● **Supplied information**
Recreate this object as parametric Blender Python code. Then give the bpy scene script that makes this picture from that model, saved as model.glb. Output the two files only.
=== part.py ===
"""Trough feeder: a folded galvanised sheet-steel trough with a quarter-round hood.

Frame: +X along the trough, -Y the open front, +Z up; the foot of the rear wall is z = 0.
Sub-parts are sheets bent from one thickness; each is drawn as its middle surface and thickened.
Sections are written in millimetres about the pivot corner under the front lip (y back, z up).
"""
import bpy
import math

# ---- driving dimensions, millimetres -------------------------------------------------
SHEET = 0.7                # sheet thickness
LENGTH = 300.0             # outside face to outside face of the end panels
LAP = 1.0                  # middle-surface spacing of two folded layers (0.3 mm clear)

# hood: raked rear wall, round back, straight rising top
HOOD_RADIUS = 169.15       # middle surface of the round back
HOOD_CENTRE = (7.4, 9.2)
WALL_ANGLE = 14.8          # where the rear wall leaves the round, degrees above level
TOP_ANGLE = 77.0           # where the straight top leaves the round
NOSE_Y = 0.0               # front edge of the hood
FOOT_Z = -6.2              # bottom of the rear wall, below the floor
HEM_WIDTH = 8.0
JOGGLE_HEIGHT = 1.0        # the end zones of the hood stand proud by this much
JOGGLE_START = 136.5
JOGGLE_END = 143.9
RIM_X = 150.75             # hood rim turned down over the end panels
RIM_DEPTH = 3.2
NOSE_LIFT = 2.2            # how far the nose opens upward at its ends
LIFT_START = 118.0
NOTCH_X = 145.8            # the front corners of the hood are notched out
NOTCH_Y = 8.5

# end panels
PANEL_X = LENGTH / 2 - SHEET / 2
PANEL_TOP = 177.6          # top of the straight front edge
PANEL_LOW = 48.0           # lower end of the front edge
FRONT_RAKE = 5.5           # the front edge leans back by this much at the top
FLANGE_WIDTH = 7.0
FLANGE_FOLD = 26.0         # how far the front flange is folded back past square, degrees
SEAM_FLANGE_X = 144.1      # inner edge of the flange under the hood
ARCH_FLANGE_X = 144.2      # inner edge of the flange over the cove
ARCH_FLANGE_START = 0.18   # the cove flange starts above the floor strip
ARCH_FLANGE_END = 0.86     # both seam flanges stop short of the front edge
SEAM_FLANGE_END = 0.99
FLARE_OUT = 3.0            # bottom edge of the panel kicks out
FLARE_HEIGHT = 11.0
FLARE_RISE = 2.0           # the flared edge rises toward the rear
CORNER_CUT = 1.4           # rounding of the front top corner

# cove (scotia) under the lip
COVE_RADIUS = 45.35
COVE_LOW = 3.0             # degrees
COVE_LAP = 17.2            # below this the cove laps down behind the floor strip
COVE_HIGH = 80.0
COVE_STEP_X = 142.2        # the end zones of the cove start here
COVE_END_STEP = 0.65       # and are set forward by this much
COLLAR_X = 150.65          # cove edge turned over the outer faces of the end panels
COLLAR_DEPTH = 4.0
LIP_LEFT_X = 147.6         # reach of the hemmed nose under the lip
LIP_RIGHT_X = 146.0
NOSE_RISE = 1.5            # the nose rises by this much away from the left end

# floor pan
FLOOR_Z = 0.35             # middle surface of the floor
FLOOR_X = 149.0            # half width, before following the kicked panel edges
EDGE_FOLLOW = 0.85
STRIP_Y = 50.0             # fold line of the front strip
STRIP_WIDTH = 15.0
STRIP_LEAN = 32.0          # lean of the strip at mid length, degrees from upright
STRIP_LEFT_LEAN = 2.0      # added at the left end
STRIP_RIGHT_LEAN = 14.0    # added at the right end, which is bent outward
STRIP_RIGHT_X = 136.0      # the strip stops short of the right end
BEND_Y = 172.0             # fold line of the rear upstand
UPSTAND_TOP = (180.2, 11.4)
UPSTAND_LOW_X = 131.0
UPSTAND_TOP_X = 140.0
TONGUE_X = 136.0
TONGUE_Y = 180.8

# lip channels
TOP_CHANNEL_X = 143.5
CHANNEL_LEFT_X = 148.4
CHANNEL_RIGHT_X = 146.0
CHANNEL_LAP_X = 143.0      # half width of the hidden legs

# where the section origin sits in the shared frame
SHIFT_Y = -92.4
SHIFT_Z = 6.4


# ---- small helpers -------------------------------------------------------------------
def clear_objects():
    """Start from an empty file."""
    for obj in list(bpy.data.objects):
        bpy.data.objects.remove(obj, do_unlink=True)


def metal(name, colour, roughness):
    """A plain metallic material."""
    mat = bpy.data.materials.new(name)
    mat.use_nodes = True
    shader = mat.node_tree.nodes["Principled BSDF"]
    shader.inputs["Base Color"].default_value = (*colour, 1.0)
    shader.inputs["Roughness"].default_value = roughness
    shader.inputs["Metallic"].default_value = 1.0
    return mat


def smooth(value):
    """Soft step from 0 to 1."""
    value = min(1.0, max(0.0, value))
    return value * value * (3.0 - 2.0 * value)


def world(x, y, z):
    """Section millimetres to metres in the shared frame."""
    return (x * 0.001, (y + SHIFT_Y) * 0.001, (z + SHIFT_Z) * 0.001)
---
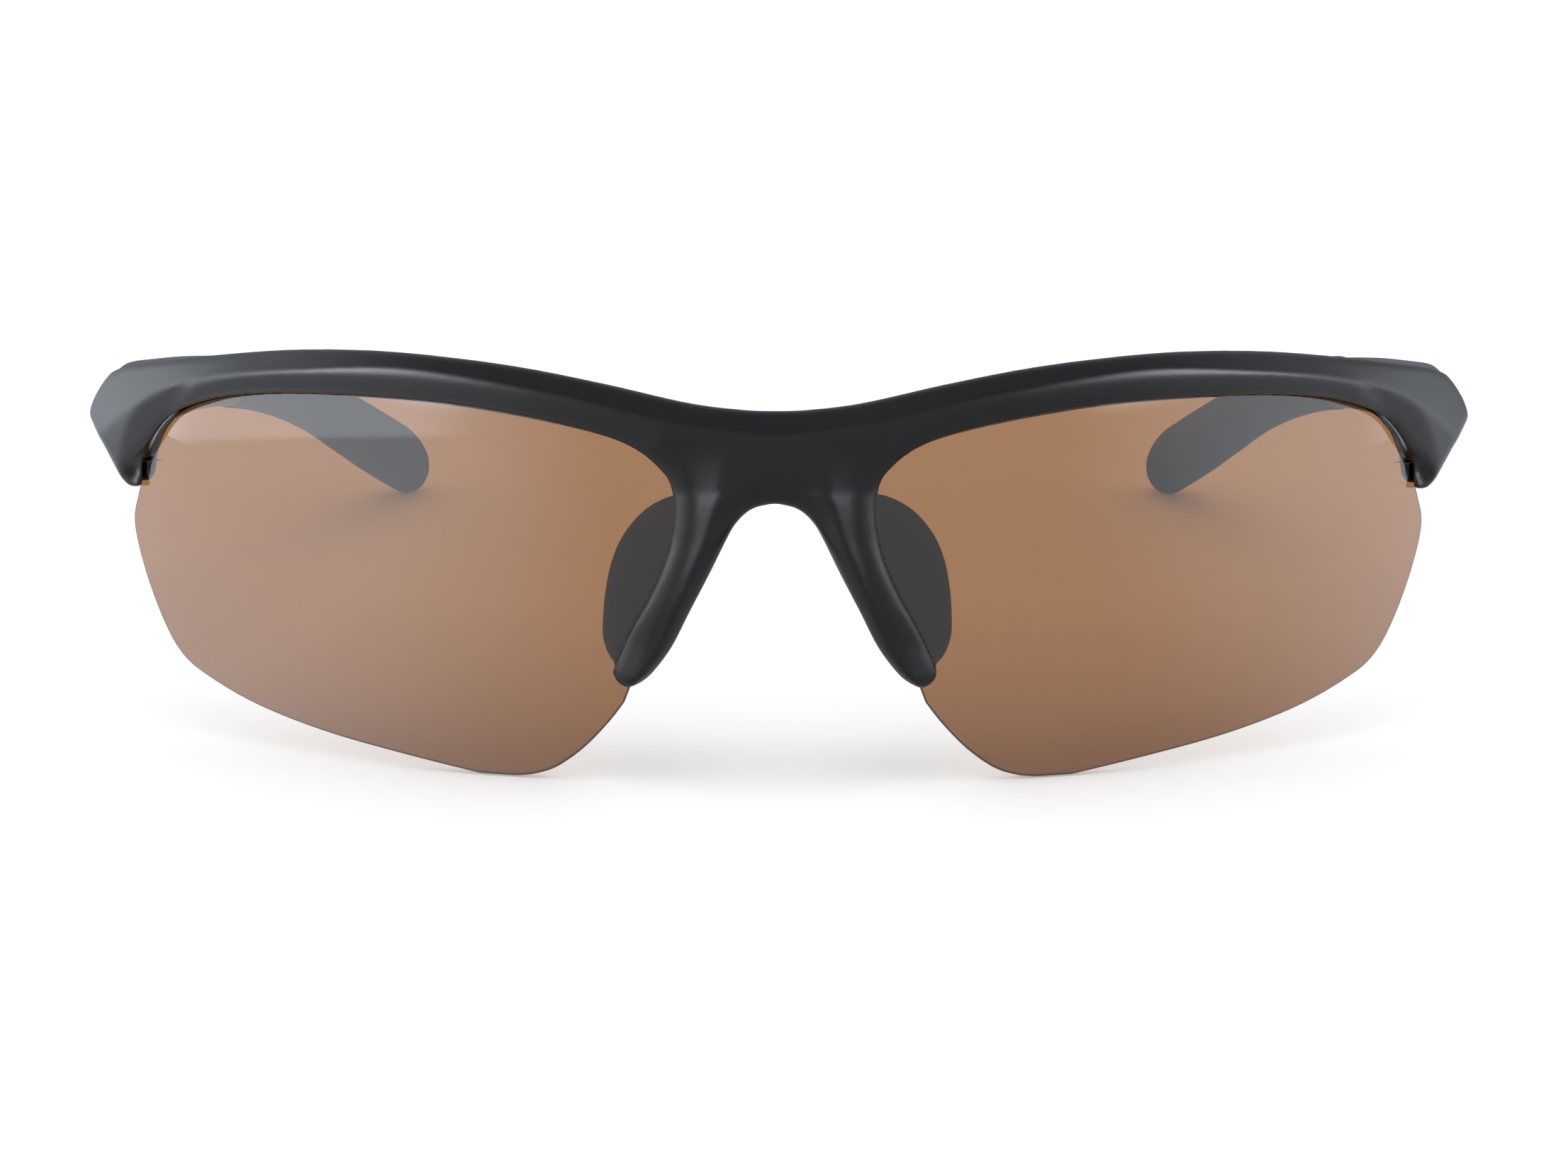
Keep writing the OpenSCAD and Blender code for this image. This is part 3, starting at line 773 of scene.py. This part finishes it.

● **Task requirements**
Repeat word for word the lines from the line containing "Recreate this object" to the line containing "a quarter-round hood.", both lines included; nothing else should appear.

● **Answer**
Recreate this object as parametric Blender Python code. Then give the bpy scene script that makes this picture from that model, saved as model.glb. Output the two files only.
=== part.py ===
"""Trough feeder: a folded galvanised sheet-steel trough with a quarter-round hood.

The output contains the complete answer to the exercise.